_Written exercise_:
Your task is to output all the records below, word for word.

_Data provided_:
══════

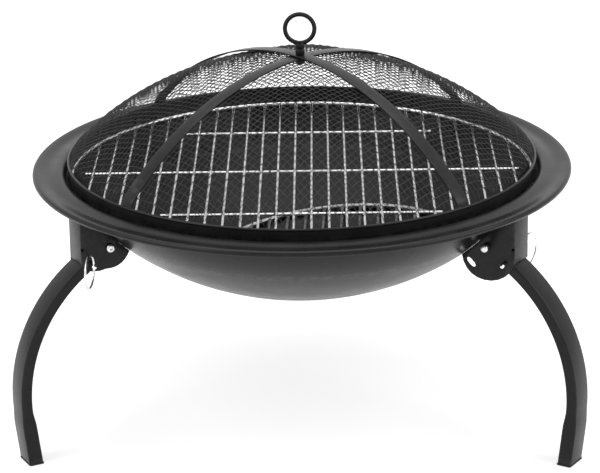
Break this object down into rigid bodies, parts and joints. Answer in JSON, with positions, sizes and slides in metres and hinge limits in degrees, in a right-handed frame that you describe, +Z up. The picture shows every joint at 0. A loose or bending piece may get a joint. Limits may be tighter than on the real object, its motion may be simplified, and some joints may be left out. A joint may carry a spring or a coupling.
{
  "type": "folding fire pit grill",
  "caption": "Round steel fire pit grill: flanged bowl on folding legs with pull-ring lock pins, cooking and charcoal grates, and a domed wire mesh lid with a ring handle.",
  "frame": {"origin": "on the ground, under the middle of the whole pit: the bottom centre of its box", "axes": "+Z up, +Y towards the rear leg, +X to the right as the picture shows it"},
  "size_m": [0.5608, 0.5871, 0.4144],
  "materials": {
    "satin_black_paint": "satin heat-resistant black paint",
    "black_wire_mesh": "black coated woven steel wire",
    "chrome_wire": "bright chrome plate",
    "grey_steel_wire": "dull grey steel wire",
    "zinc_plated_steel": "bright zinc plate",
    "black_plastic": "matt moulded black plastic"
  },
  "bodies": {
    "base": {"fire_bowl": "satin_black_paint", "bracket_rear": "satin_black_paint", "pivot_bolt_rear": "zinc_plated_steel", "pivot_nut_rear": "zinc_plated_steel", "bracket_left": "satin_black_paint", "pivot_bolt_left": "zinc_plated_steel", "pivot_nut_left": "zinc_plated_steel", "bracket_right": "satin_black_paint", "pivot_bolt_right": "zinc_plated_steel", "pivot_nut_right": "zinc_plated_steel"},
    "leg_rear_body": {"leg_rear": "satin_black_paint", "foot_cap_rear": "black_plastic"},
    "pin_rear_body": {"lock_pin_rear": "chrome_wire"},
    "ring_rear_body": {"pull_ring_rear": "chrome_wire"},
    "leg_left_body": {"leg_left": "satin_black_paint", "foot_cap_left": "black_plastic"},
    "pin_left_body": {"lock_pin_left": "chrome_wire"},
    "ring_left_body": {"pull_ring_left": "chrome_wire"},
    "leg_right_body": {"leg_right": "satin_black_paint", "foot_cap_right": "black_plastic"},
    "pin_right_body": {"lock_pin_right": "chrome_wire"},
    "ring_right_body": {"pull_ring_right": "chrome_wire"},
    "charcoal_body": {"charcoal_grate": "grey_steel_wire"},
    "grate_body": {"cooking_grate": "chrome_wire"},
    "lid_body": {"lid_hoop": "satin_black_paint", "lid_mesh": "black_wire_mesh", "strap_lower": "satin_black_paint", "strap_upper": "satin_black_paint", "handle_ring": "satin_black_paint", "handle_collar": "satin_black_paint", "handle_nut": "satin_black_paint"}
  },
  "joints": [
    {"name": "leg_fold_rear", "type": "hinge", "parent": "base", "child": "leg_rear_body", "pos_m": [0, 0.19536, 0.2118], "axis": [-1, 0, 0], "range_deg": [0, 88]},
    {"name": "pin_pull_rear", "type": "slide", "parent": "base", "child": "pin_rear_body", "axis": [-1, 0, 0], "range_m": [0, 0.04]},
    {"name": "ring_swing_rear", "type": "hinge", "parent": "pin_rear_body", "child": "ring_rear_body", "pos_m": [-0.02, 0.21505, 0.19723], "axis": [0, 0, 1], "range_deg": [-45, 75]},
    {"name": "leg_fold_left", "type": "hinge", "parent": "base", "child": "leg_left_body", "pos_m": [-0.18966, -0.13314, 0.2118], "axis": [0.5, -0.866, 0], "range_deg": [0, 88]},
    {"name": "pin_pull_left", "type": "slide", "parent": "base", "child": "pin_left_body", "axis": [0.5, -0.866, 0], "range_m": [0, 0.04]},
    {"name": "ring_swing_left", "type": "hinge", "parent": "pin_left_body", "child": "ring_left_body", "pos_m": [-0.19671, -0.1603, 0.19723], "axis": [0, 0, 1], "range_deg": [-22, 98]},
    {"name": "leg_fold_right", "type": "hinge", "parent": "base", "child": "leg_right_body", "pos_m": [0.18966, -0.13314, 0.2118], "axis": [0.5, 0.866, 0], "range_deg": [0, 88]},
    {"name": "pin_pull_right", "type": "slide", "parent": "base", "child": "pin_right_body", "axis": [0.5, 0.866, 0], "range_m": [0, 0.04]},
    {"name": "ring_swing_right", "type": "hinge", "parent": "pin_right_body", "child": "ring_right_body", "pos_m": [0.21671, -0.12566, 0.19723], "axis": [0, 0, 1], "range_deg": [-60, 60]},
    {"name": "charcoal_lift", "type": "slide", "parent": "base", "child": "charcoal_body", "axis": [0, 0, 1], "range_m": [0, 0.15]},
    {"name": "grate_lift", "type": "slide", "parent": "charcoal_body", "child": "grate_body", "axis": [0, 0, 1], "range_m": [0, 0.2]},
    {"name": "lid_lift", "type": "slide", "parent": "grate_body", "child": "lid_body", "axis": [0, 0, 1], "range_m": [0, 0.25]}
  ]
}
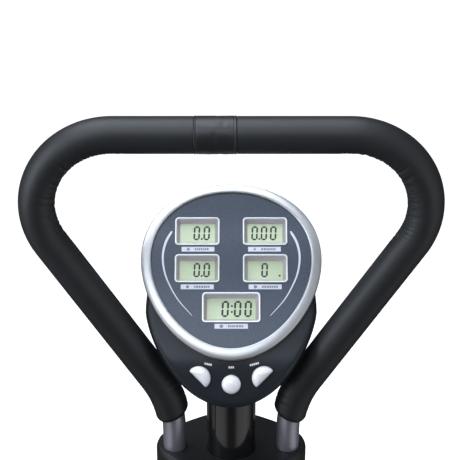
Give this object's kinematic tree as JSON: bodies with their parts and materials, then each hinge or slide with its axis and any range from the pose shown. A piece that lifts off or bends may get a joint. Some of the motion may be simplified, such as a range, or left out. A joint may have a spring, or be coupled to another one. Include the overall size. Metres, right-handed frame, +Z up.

══════

_Final result_:
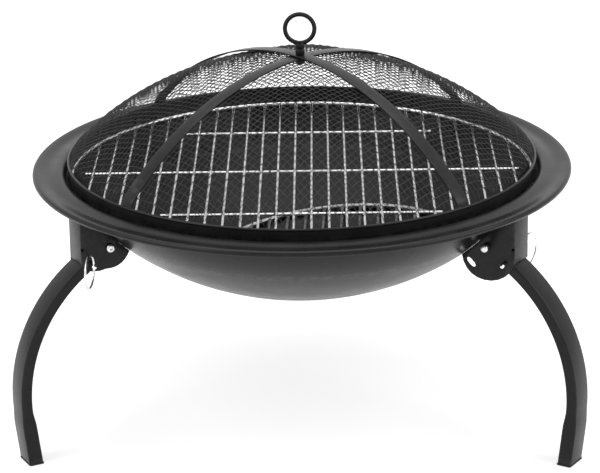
Break this object down into rigid bodies, parts and joints. Answer in JSON, with positions, sizes and slides in metres and hinge limits in degrees, in a right-handed frame that you describe, +Z up. The picture shows every joint at 0. A loose or bending piece may get a joint. Limits may be tighter than on the real object, its motion may be simplified, and some joints may be left out. A joint may carry a spring or a coupling.
{
  "type": "folding fire pit grill",
  "caption": "Round steel fire pit grill: flanged bowl on folding legs with pull-ring lock pins, cooking and charcoal grates, and a domed wire mesh lid with a ring handle.",
  "frame": {"origin": "on the ground, under the middle of the whole pit: the bottom centre of its box", "axes": "+Z up, +Y towards the rear leg, +X to the right as the picture shows it"},
  "size_m": [0.5608, 0.5871, 0.4144],
  "materials": {
    "satin_black_paint": "satin heat-resistant black paint",
    "black_wire_mesh": "black coated woven steel wire",
    "chrome_wire": "bright chrome plate",
    "grey_steel_wire": "dull grey steel wire",
    "zinc_plated_steel": "bright zinc plate",
    "black_plastic": "matt moulded black plastic"
  },
  "bodies": {
    "base": {"fire_bowl": "satin_black_paint", "bracket_rear": "satin_black_paint", "pivot_bolt_rear": "zinc_plated_steel", "pivot_nut_rear": "zinc_plated_steel", "bracket_left": "satin_black_paint", "pivot_bolt_left": "zinc_plated_steel", "pivot_nut_left": "zinc_plated_steel", "bracket_right": "satin_black_paint", "pivot_bolt_right": "zinc_plated_steel", "pivot_nut_right": "zinc_plated_steel"},
    "leg_rear_body": {"leg_rear": "satin_black_paint", "foot_cap_rear": "black_plastic"},
    "pin_rear_body": {"lock_pin_rear": "chrome_wire"},
    "ring_rear_body": {"pull_ring_rear": "chrome_wire"},
    "leg_left_body": {"leg_left": "satin_black_paint", "foot_cap_left": "black_plastic"},
    "pin_left_body": {"lock_pin_left": "chrome_wire"},
    "ring_left_body": {"pull_ring_left": "chrome_wire"},
    "leg_right_body": {"leg_right": "satin_black_paint", "foot_cap_right": "black_plastic"},
    "pin_right_body": {"lock_pin_right": "chrome_wire"},
    "ring_right_body": {"pull_ring_right": "chrome_wire"},
    "charcoal_body": {"charcoal_grate": "grey_steel_wire"},
    "grate_body": {"cooking_grate": "chrome_wire"},
    "lid_body": {"lid_hoop": "satin_black_paint", "lid_mesh": "black_wire_mesh", "strap_lower": "satin_black_paint", "strap_upper": "satin_black_paint", "handle_ring": "satin_black_paint", "handle_collar": "satin_black_paint", "handle_nut": "satin_black_paint"}
  },
  "joints": [
    {"name": "leg_fold_rear", "type": "hinge", "parent": "base", "child": "leg_rear_body", "pos_m": [0, 0.19536, 0.2118], "axis": [-1, 0, 0], "range_deg": [0, 88]},
    {"name": "pin_pull_rear", "type": "slide", "parent": "base", "child": "pin_rear_body", "axis": [-1, 0, 0], "range_m": [0, 0.04]},
    {"name": "ring_swing_rear", "type": "hinge", "parent": "pin_rear_body", "child": "ring_rear_body", "pos_m": [-0.02, 0.21505, 0.19723], "axis": [0, 0, 1], "range_deg": [-45, 75]},
    {"name": "leg_fold_left", "type": "hinge", "parent": "base", "child": "leg_left_body", "pos_m": [-0.18966, -0.13314, 0.2118], "axis": [0.5, -0.866, 0], "range_deg": [0, 88]},
    {"name": "pin_pull_left", "type": "slide", "parent": "base", "child": "pin_left_body", "axis": [0.5, -0.866, 0], "range_m": [0, 0.04]},
    {"name": "ring_swing_left", "type": "hinge", "parent": "pin_left_body", "child": "ring_left_body", "pos_m": [-0.19671, -0.1603, 0.19723], "axis": [0, 0, 1], "range_deg": [-22, 98]},
    {"name": "leg_fold_right", "type": "hinge", "parent": "base", "child": "leg_right_body", "pos_m": [0.18966, -0.13314, 0.2118], "axis": [0.5, 0.866, 0], "range_deg": [0, 88]},
    {"name": "pin_pull_right", "type": "slide", "parent": "base", "child": "pin_right_body", "axis": [0.5, 0.866, 0], "range_m": [0, 0.04]},
    {"name": "ring_swing_right", "type": "hinge", "parent": "pin_right_body", "child": "ring_right_body", "pos_m": [0.21671, -0.12566, 0.19723], "axis": [0, 0, 1], "range_deg": [-60, 60]},
    {"name": "charcoal_lift", "type": "slide", "parent": "base", "child": "charcoal_body", "axis": [0, 0, 1], "range_m": [0, 0.15]},
    {"name": "grate_lift", "type": "slide", "parent": "charcoal_body", "child": "grate_body", "axis": [0, 0, 1], "range_m": [0, 0.2]},
    {"name": "lid_lift", "type": "slide", "parent": "grate_body", "child": "lid_body", "axis": [0, 0, 1], "range_m": [0, 0.25]}
  ]
}
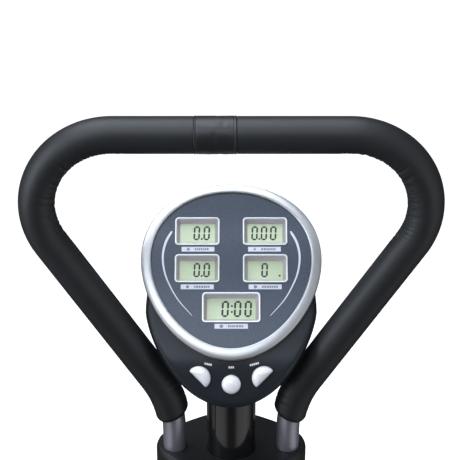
Give this object's kinematic tree as JSON: bodies with their parts and materials, then each hinge or slide with its axis and any range from the pose shown. A piece that lifts off or bends may get a joint. Some of the motion may be simplified, such as a range, or left out. A joint may have a spring, or be coupled to another one. Include the overall size. Metres, right-handed frame, +Z up.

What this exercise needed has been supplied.